"Sungguh, Effendi. Dia mirip sekali dengan Calvin. Wajahnya, ekspresinya ketika menerima hasil diagnosis, sorot ketakutan di matanya saat kujelaskan prosedur kemoterapi...demi Allah, dia mengingatkanku pada Calvin."
Wajah Tuan Effendi berubah kusut. Diaduk-aduknya milk tea dengan gamang. Terbayang seraut wajah yang sangat tidak dia sukai belakangan ini. Wajah yang sering kali ia lihat keluar-masuk koridor ruang VIP.
"Jangan sentimen terus sama Pak Zaki...ups, maaf. Pak Assegaf maksudku. Kau kan bisa tanya beliau baik-baik." Dokter Tian pelan menyarankan.
"Tapi jangan berharap terlalu tinggi."
Berurusan dengan Zaki Assegaf? Seperti tak ada pilihan lain saja. Tuan Effendi tertawa hambar. Meneguk milk teanya banyak-banyak, lalu tersedak. Tepuka pelan Dokter Tian di punggungnya sedikit menyadarkan.
"Kenapa sih kamu nggak suka sama Pak Assegaf?"
"Entahlah, Tian. Aku juga tidak tahu kenapa bisa begitu padanya. Padahal dia baik...ah, aku tidak tahu."

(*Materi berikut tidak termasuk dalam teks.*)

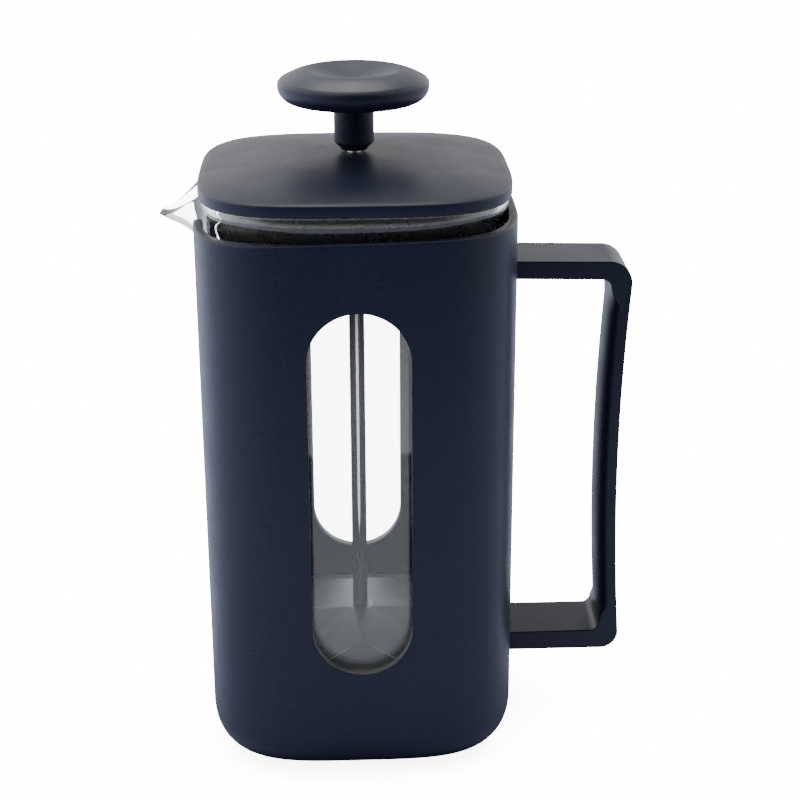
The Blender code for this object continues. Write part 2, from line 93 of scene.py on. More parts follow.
# handle
ARM_HALF = HANDLE_HIGH.y
UPPER_ARM = (0.1586, 0.1645)
LOWER_ARM = (0.0257, 0.0324)
UPPER_ARM_DROP = 0.0006
GRIP_OUTER = 0.0856
GRIP_INNER = 0.0790
GRIP_BOW = 0.0024
GRIP_MID_Z = 0.0940
GRIP_REACH = 0.062
CORNER_LOW = 0.0060
CORNER_HIGH = 0.0075
CORNER_INNER = 0.0030
ARM_ROUND = 0.0005
GRIP_SWELL = 0.0041
SWELL_RUN = 0.007

# window sill: a painted highlight on the windows' lower cut edges
SILL_PAINTED_LIGHT = (0.085, 0.092, 0.088)
SILL_REACH = 0.0005
SILL_INSET = 0.0004

# glass
GLASS_HALF = 0.0468
GLASS_POWER = 3.32
GLASS_WALL = 0.0022
GLASS_FILLET = 0.0110
GLASS_RIM_Z = 0.1892
GLASS_LIP = 0.0009
GLASS_FLARE = 0.0011
FLARE_START = 0.7
FLARE_RUN = 0.22
SPOUT_START_Z = 0.1650
SPOUT_HALF = 0.0170
SPOUT_REACH = 0.0142
SPOUT_DROP = 0.0105

# lid
LID_HALF = COVER_HIGH.x
LID_POWER = 3.65
LID_EDGE_Z = 0.1932
LID_DOME = 0.0050
SLOT_Z = 0.1855

# plunger
KNOB_RADIUS = KNOB_HIGH.x
KNOB_RIM = 0.0049
KNOB_CREST = 0.0150
KNOB_DISH = 0.0030
ROD_RADIUS = ROD_HIGH.x
PLATE_BORE = 0.0022
DOME_SHEET = 0.0008
DOME_FLANGE = 0.0022
DOME_TIP = 0.0230
DOME_TIP_DROP = 0.0022
DOME_HUB = 0.0045
DOME_CREASE = math.radians(35.0)
# the painted fold highlights: their half width, and how far past each side tip they begin
FOLD_HALF_WIDTH = 0.00022
FOLD_BLUNT = 0.0022
# where the painted light round the creased plate's rim rises, from inner to outer reach
DOME_RIM_LIGHT = (0.0335, 0.0425)


def square_point(angle, reach):
    """The point at an angle on the glass's rounded square, scaled to a half width."""
    c = math.cos(angle)
    s = math.sin(angle)
    span = (abs(c) ** GLASS_POWER + abs(s) ** GLASS_POWER) ** (-1.0 / GLASS_POWER)
    return reach * span * c, reach * span * s


# ---------------------------------------------------------------- node graphs


class Graph:
    """The nodes of a material or a world, with short calls for the ones used here."""

    def __init__(self, holder, space="Object"):
        holder.use_nodes = True
        self.tree = holder.node_tree
        self.output = next(node for node in self.tree.nodes if node.type.startswith("OUTPUT"))
        self.shader = self.output.inputs["Surface"].links[0].from_node
        self.place = self.tree.nodes.new("ShaderNodeTexCoord").outputs[space]

    def node(self, kind, **settings):
        made = self.tree.nodes.new(kind)
        for key, value in settings.items():
            setattr(made, key, value)
        return made

    def link(self, source, target):
        self.tree.links.new(source, target)

    def feed(self, socket, value):
        """Sets a socket to a number, a triple or a colour, or links an output to it."""
        if isinstance(value, (int, float, Vector)):
            socket.default_value = value
        elif isinstance(value, tuple):
            socket.default_value = (*value, 1.0)
        else:
            self.link(value, socket)

    def set(self, **values):
        for key, value in values.items():
            self.feed(self.shader.inputs[key.replace("_", " ")], value)

    def glow(self):
        """Puts plain emission in place of the default surface."""
        self.tree.nodes.remove(self.shader)
        self.shader = self.node("ShaderNodeEmission")
        self.link(self.shader.outputs["Emission"], self.output.inputs["Surface"])

    def split(self):
        made = self.node("ShaderNodeSeparateXYZ")
        self.link(self.place, made.inputs["Vector"])
        return made.outputs["X"], made.outputs["Y"], made.outputs["Z"]

    def noise(self, scale, detail=3.0, roughness=0.5, stretch=None):
        made = self.node("ShaderNodeTexNoise")
        made.inputs["Scale"].default_value = scale
        made.inputs["Detail"].default_value = detail
        made.inputs["Roughness"].default_value = roughness
        place = self.place
        if stretch:
            mapping = self.node("ShaderNodeMapping")
            mapping.inputs["Scale"].default_value = stretch
            self.link(self.place, mapping.inputs["Vector"])
            place = mapping.outputs["Vector"]
        self.link(place, made.inputs["Vector"])
        return made.outputs["Fac"]

    def cells(self, scale):
        made = self.node("ShaderNodeTexVoronoi")
        made.inputs["Scale"].default_value = scale
        self.link(self.place, made.inputs["Vector"])
        return made

    def ramp(self, source, low, high, to_low=0.0, to_high=1.0, kind="LINEAR"):
        made = self.node("ShaderNodeMapRange", interpolation_type=kind)
        made.inputs["From Min"].default_value = low
        made.inputs["From Max"].default_value = high
        made.inputs["To Min"].default_value = to_low
        made.inputs["To Max"].default_value = to_high
        self.link(source, made.inputs["Value"])
        return made.outputs["Result"]

    def math(self, operation, first, second=0.0):
        made = self.node("ShaderNodeMath", operation=operation)
        self.feed(made.inputs[0], first)
        self.feed(made.inputs[1], second)
        return made.outputs[0]

    def mix(self, factor, first, second, kind="RGBA"):
        made = self.node("ShaderNodeMix", data_type=kind)
        self.link(factor, made.inputs["Factor"])
        self.feed(made.inputs["A"], first)
        self.feed(made.inputs["B"], second)
        return made.outputs["Result"]

    def bump(self, height, strength, distance, under=None):
        made = self.node("ShaderNodeBump")
        made.inputs["Strength"].default_value = strength
        made.inputs["Distance"].default_value = distance
        self.link(height, made.inputs["Height"])
        if under:
            self.link(under, made.inputs["Normal"])
        return made.outputs["Normal"]


def material_graph(name):
    material = bpy.data.materials.new(name)
    return material, Graph(material)


def painted_sill_light(g):
    """1 on the lower half of the windows' cut edges, where a highlight is painted, and 0 elsewhere."""
    x, y, z = g.split()
    rise = g.math("SUBTRACT", z, WINDOW_LOW + WINDOW_HALF)
    reach = g.math("SQRT", g.math("ADD", g.math("MULTIPLY", x, x), g.math("MULTIPLY", rise, rise)))
    edge = g.math("COMPARE", reach, WINDOW_HALF)
    edge.node.inputs[2].default_value = SILL_REACH
    low = g.math("LESS_THAN", rise, 0.0)
    inset = g.math("LESS_THAN", g.math("ABSOLUTE", y), BODY_HALF - SILL_INSET)
    return g.math("MULTIPLY", g.math("MULTIPLY", edge, low), inset)


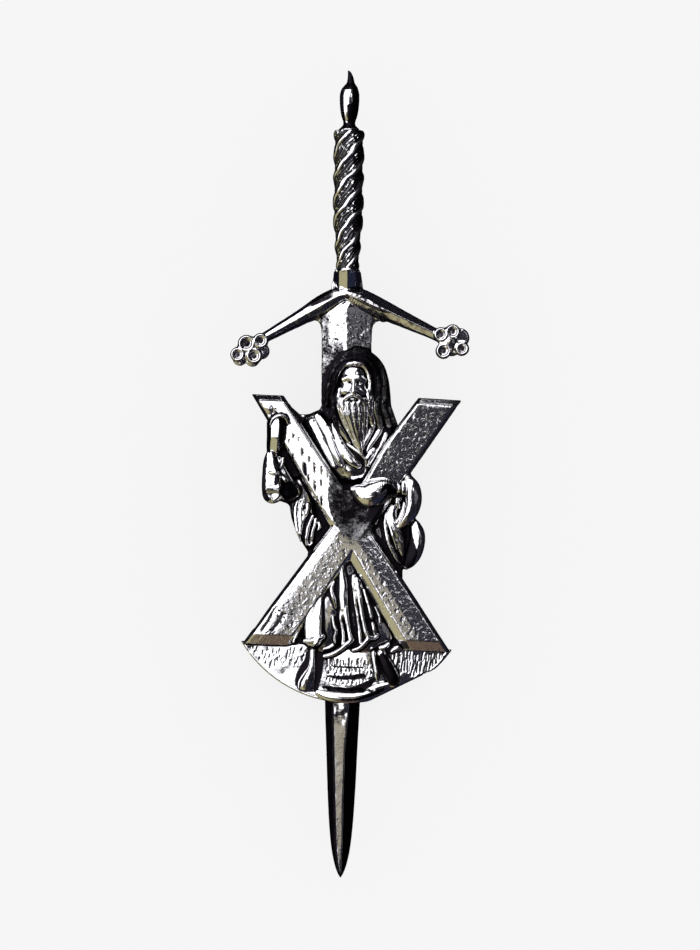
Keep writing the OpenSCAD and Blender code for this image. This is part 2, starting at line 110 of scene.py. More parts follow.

Sang dokter penyuka puisi tertawa kecil. Mata hatinya menelusuri hal lain. Mungkinkah naluri kebapakan?
"Effendi, aku pernah kehilangan anak. Rasanya sakit sekali. Al meninggal karena kanker, dan aku dihantui rasa bersalah sepanjang hidup karena tak bisa menolongnya. Aku janji akan membantumu mendapatkan anak keduamu lagi." kata Dokter Tian lembut.
"Oh, thank you Tian. Calvinku pasti akan senang."
"Hei, Calvinku juga. Sudah kuanggap Calvin seperti anakku sendiri. Jadi bagaimana, Effendi? Kau mau kubantu?"